Abstract

Comparisons of aesthetic valence and of sensory magnitude are subject to similar order effects, indicating an evolved mechanism that sharpens also aesthetic discrimination. As the foundation of pleasantness and aesthetic valence of an object, an optimal level of evoked arousal or, in more recent research, of information load, has been proposed. According to discrepancy theory, this evoked effect is modulated by the object's deviation from the current adaptation level (AL). The AL is built up and updated by pooling recent stimulation. A model based on these concepts is proposed here, and it is illustrated by results of empirical studies by the author's students. For everyday objects such as cars and ladies' clothes, rated beauty was related by a U-shaped function to rated modernity. Minimal beauty occurred for intermediate modernity. For ladies' clothes, this minimum was situated higher on the modernity scale for females and extraverts. As modernity can be seen as the amount of deviation from the AL which represents the usual, this shift could be explained by faster upward adjustment of the AL. In contrast, for paintings the relation between modernity and beauty was inversely U-shaped.
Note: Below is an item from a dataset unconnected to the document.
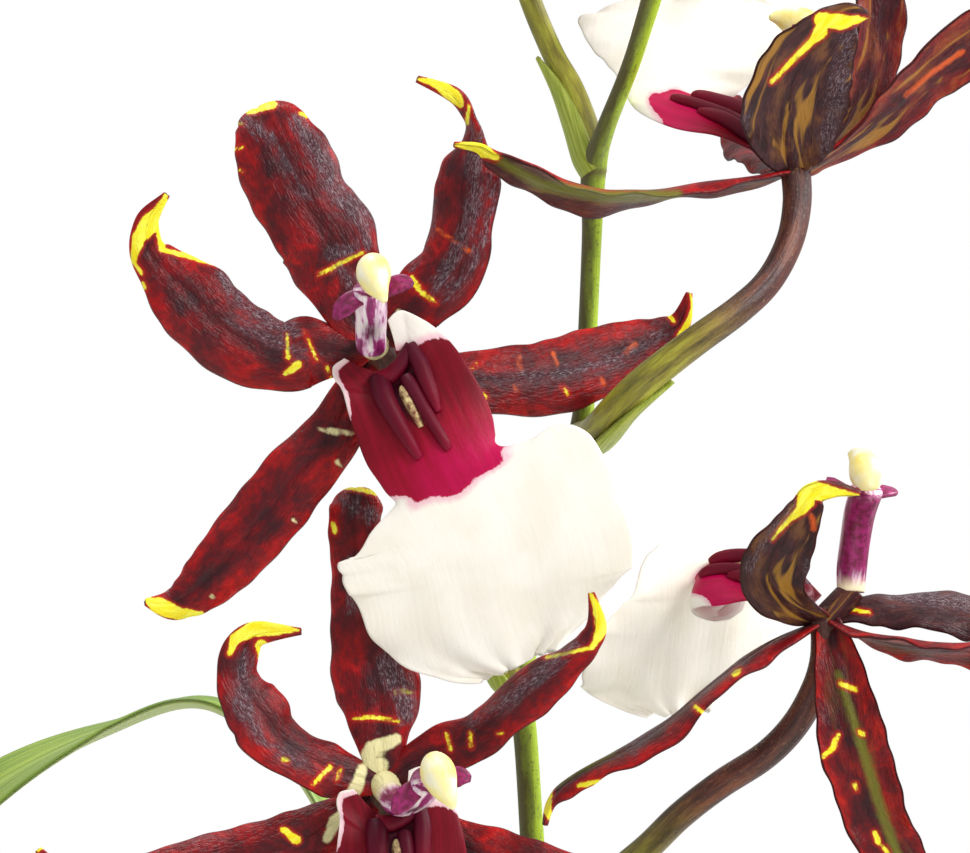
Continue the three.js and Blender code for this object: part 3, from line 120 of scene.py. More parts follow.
# Rows of the blooms, as in the solids: [across, forward, up, half width] and more
TEPALS = {
    "front": {
        "dorsal sepal": {
            "rows": [
                [-0.6, 0.2, 1, 2], [-3.6, 0.6, 4.5, 3.4], [-5.6, 1.2, 10.8, 6.2],
                [-7, 1.6, 15.7, 7.3], [-10.2, 1.6, 20.6, 6.8], [-13.1, 1, 26.2, 7.3],
                [-15.4, 0.2, 31.4, 6.1], [-17.2, -1.6, 35, 4.6], [-17.9, -4, 35.4, 3],
                [-17.4, -6, 33, 0.8],
            ],
            "faces": [
                [0, 0.1, 1, 0], [0.75, -0.1, 1, 0.1], [0.88, -0.3, 0.3, 1], [1, -0.2, -1, 0.8],
            ],
        },
        "left petal": {
            "rows": [
                [-0.8, 0.6, 0, 1.8], [-4.5, 0.8, -1, 3.2], [-9.8, 1.6, -0.8, 5.1],
                [-13.8, 2.2, -1.6, 5.2], [-18.8, 2.8, 0, 5.8], [-24, 3.4, 3.6, 5.9],
                [-27.8, 3.6, 7.6, 5.8], [-31.8, 3.4, 11.6, 3.9], [-33.9, 3.2, 14.4, 2.6],
                [-33.9, 3.8, 18.6, 1.7], [-31, 5, 22.5, 0.4],
            ],
            "faces": [[0, 0, 1, 0.1], [0.6, 0, 1, 0.15], [1, 0.3, 1, 0]],
        },
        "right petal": {
            "rows": [
                [0.8, 0.4, 0.8, 1.8], [3.2, 0.2, 3.4, 3.2], [6.4, 0.4, 6.8, 4.8],
                [10.8, 1.2, 11.7, 5.2], [12.4, 2, 17.5, 5.2], [13.2, 2.6, 23, 5.3],
                [13.7, 2.4, 27.4, 4.3], [14.6, 2, 31, 2.4], [14.2, 2.4, 33.8, 1.5],
                [11.8, 3.4, 37.3, 1.2], [6.4, 5, 39.7, 0.4],
            ],
            "faces": [[0, -0.3, 1, 0], [0.6, -0.5, 0.85, 0], [0.8, -0.9, 0.5, 0], [1, -0.4, 1, 0]],
        },
        "left lateral sepal": {
            "rows": [
                [-0.6, -0.4, -0.8, 1.6], [-3, -0.6, -6.6, 3], [-6.8, 0, -13.8, 4.4],
                [-12.4, 0.8, -20.2, 5], [-16.8, 1.2, -25.8, 5.3], [-21.8, 1.2, -31.5, 4.8],
                [-25.4, 0.6, -35.4, 4.1], [-28.5, -0.4, -37.8, 3.1], [-31, -1, -38.9, 2.1],
                [-34.5, 0, -38.5, 0.4],
            ],
            "faces": [[0, 0, 1, 0.1], [1, 0, 1, 0.2]],
        },
        "right lateral sepal": {
            "rows": [
                [0.6, -0.8, -0.8, 1.6], [5, -1.4, -3.6, 3], [11, -1.6, -5, 4.2],
                [17.4, -3.4, -5.2, 4.8], [24.8, -6, -4.8, 5.5], [30.8, -8.6, -3.2, 5.6],
                [36, -11.2, -1.4, 5.2], [40.5, -13.2, 0.3, 4.1], [44, -14.4, 2, 2.8],
                [46.4, -14.8, 4, 1.6], [47.6, -14.2, 8.2, 0.4],
            ],
            "faces": [[0, 0, 1, 0.2], [1, 0.1, 1, 0.1]],
        },
    },
    "low front": {
        "dorsal sepal": {
            "rows": [
                [-0.2, 0, 1.2, 2], [-0.6, -0.4, 7.5, 4.2], [-0.9, -1, 12.8, 6],
                [-1.9, -1.6, 18, 6.3], [-2.8, -2.4, 24, 5.4], [-3.6, -3.2, 30, 4.6],
                [-4.4, -4, 35.2, 4], [-4.8, -4.6, 39, 3.8], [-4.6, -5.4, 42.4, 3.8],
                [-4.6, -7, 44.2, 2.4], [-4.8, -9, 43.6, 0.6],
            ],
            "faces": [[0, 0, 1, 0], [0.75, -0.1, 1, 0.2], [0.9, 0, 0.3, 1], [1, 0, -0.8, 1]],
        },
        "left petal": {
            "rows": [
                [-0.8, 0.4, 0.4, 1.8], [-4, 0.8, 1.2, 2.8], [-8, 1.8, 2.6, 4], [-12, 3, 4.6, 4.3],
                [-15.8, 4, 7.4, 4.7], [-18.2, 4.4, 10.8, 5], [-20.4, 4.4, 13.6, 4.4],
                [-21.7, 4.2, 17, 3.2], [-21.2, 4, 20.4, 2.7], [-19, 4.2, 22.8, 1.9],
                [-12.4, 5, 23.3, 0.4],
            ],
            "faces": [[0, 0.1, 1, 0.2], [0.3, 0.5, 1, 0.5], [0.6, 0.5, 1, 0.2], [1, 0.2, 1, -0.2]],
        },
        "right petal": {
            "rows": [
                [0.8, 0.4, 0.6, 1.8], [3.6, 0.6, 3, 2.8], [8.2, 1.4, 5.7, 3.6], [13.5, 4.2, 8, 3.9],
                [18, 7.4, 11.8, 4.2], [22.5, 9.8, 15.5, 3.9], [27, 11.4, 18.8, 2.8],
                [30.2, 12, 21.8, 2], [31.4, 12, 24.6, 1.4], [30.8, 12.2, 29.2, 0.4],
            ],
            "faces": [[0, -0.1, 1, 0.3], [0.5, -0.3, 1, 0.6], [1, -0.5, 1, 0]],
        },
        "left lateral sepal": {
            "rows": [
                [-0.6, -0.4, -0.6, 1.6], [-4, -0.6, -3.4, 3], [-8.4, -0.4, -6, 4],
                [-14, 0, -8.8, 4.8], [-21, 0.6, -11, 5.2], [-28.5, 0.8, -13, 5.3],
                [-36, 0.6, -15, 4.8], [-43.5, 0, -15.6, 3.6], [-48.5, -0.4, -14.2, 2.2],
                [-52, 0, -9.6, 0.4],
            ],
            "faces": [[0, 0, 1, 0.2], [1, 0, 1, 0.3]],
        },
        "right lateral sepal": {
            "rows": [
                [0.6, -0.4, -0.8, 1.6], [4.6, -0.6, -4.6, 3], [10.5, -0.4, -9, 4.2],
                [17.2, 0, -11.6, 5], [24.8, 0.4, -14.4, 5.4], [32.2, 0.6, -18, 5.2],
                [39, 0.4, -21.4, 4], [44, -0.2, -23, 2.5], [47.8, -0.4, -19, 0.4],
            ],
            "faces": [[0, 0, 1, 0.2], [1, 0, 1, 0.3]],
        },
    },
    "high back": {
        "left lateral sepal": {
            "rows": [
                [-0.8, 0, 0, 1.8], [-7, 1.6, -1.2, 3.4], [-14.6, 4, -2.1, 4.6], [-22, 7, -3.5, 5.2],
                [-29.6, 10, -3.9, 5.2], [-35.6, 12.4, -2.5, 4.6], [-40.8, 14.2, -0.5, 3.6],
                [-44.9, 15.4, 1.5, 2.3], [-47.6, 16, 3, 1.3], [-51.2, 16.6, 3.3, 0.4],
            ],
            "faces": [
                [0, 0, -0.1, 1], [0.35, 0, -0.15, 1], [0.6, 0.1, -0.42, 1], [1, 0.3, -0.5, 1],
            ],
        },
        "near petal": {
            "rows": [
                [-0.2, 1, 0.2, 1.8], [-0.6, 3.6, 3, 5], [-1, 7, 7.6, 7.4], [-0.2, 10, 12.2, 7.6],
                [2, 12.2, 16.8, 6.5], [4.6, 13.2, 20, 4.6], [7.2, 13.2, 22.3, 2.4],
                [10, 12.4, 22.8, 0.5],
            ],
            "faces": [[0, 0, -0.6, 1], [0.5, 0, -0.9, 0.5], [1, 0, -1, 0.2]],
        },
        "far petal": {
            "rows": [
                [0.6, -0.6, 0.4, 1.8], [5.4, -2.4, 5, 3.8], [9.2, -3.6, 10.8, 5],
                [11.4, -4.2, 17, 5.2], [12.2, -4.2, 24.2, 4.7], [12.4, -3.6, 31, 3],
                [12.8, -2.4, 36.4, 0.4],
            ],
            "faces": [[0, -0.4, -0.6, 1], [0.4, -0.7, -0.8, 0.3], [1, -0.6, -0.9, 0]],
        },
        "dorsal sepal": {
            "rows": [
                [0.8, 0.2, 0.2, 1.8], [6.4, 0.2, 3.4, 3.2], [12.4, 0.8, 8, 4.2], [17.7, 1.4, 13, 5],
                [22.6, 1.8, 17.6, 5.2], [28.4, 1.8, 21.4, 4.6], [33.6, 1.4, 23.8, 2.8],
                [37.5, 1, 26.6, 0.4],
            ],
            "faces": [[0, -0.3, -0.3, 1], [0.5, -0.5, -0.8, 0.4], [1, -0.5, -0.8, 0.3]],
        },
        "far lateral sepal": {
            "rows": [
                [-0.4, -0.8, 0.2, 1.8], [-1.4, -6, 1.4, 3.6], [-2.8, -14, 3, 4.8],
                [-4.2, -22, 5, 5.2], [-5.4, -30, 7.4, 4.8], [-6.4, -37, 10, 3.4],
                [-7, -43, 13.6, 0.4],
            ],
            "faces": [[0, 0, 0.2, 1], [1, 0, 0.4, 1]],
        },
    },
    "low back": {
        "near petal": {
            "rows": [
                [-0.8, 0.8, 0.2, 1.8], [-4.8, 3.4, 2.2, 3.4], [-8, 7, 5.8, 5],
                [-7.4, 10.2, 9.8, 4.7], [-5.4, 12.8, 13.6, 3.6], [-3.8, 14.4, 16.8, 2.5],
                [-2.6, 14.8, 19.2, 1.7], [0.4, 14.6, 19.8, 1.1], [4.2, 14, 19.2, 0.4],
            ],
            "faces": [[0, 0, -0.6, 1], [0.3, 0.4, -0.9, 0.5], [1, 0, -1, 0.2]],
        },
        "left lateral sepal": {
            "rows": [
                [-0.8, 0.2, -0.4, 1.6], [-7.2, 1, -3, 3.2], [-12.4, 1.6, -6.3, 4.2],
                [-18, 2.2, -10.5, 5], [-24, 2.6, -15.6, 5.2], [-30, 2.6, -19.6, 4.8],
                [-35.2, 2.2, -22.2, 3.8], [-39, 1.6, -24.8, 2.4], [-41.4, 1.2, -27.4, 1.4],
                [-42.2, 1, -30.7, 0.4],
            ],
            "faces": [
                [0, -0.2, 0.1, 1], [0.4, -0.4, 0.1, 1], [0.8, -0.6, 0.4, 0.9], [1, -0.8, 0.4, 0.6],
            ],
        },
        "hanging petal": {
            "rows": [
                [0.4, 1, -0.4, 1.8], [1.4, 3.4, -5.4, 3.2], [2.6, 5, -12, 4.4], [3.8, 5.6, -18, 5],
                [5.6, 5.4, -24, 4.9], [7.6, 4.6, -30, 4.6], [10.4, 3.6, -35, 4.1],
                [13.6, 2.8, -40, 3.2], [18.6, 2.6, -48, 0.4],
            ],
            "faces": [[0, 0, -0.7, 0.6], [0.3, 0.1, -1, 0.2], [1, 0.2, -1, 0]],
        },
        "dorsal sepal": {
            "rows": [
                [0.8, -0.2, 0.4, 1.8], [6, -0.6, 2, 3.4], [12, -1.2, 2.3, 4.8], [18, -1.8, 2, 5.3],
                [24, -2.4, 1.3, 5.2], [29.5, -2.8, -0.2, 4.3], [34, -2.8, -2.2, 2.7],
                [38, -2.6, -4.6, 0.4],
            ],
            "faces": [[0, 0, 0.5, 1], [0.5, 0, 0.62, 1], [1, 0.3, 0.6, 1]],
        },
        "right lateral sepal": {
            "rows": [
                [0.8, 0.8, -0.4, 1.6], [6, 4, -2.2, 3.2], [12, 7, -3.4, 4.4], [18.4, 9.2, -3.9, 5],
                [25, 10.6, -4, 4.9], [31.4, 11, -4.8, 3.8], [36, 10.6, -6.6, 2.2],
                [39, 10, -9, 0.4],
            ],
            "faces": [[0, 0, -0.3, 1], [0.5, 0.1, -0.35, 1], [1, 0.4, -0.3, 1]],
        },
    },
}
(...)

This could be due to paintings intrinsically carrying more information than other objects, as indicated by ratings of hard-to-access, with which rated beauty had an inverse U-shaped relation. In a factor-analytic study of preference for 42 paintings four orthogonal factors were extracted, interpreted as High and Low modernity, and High and Low information content. This could yield a rudimentary empirical typology of art.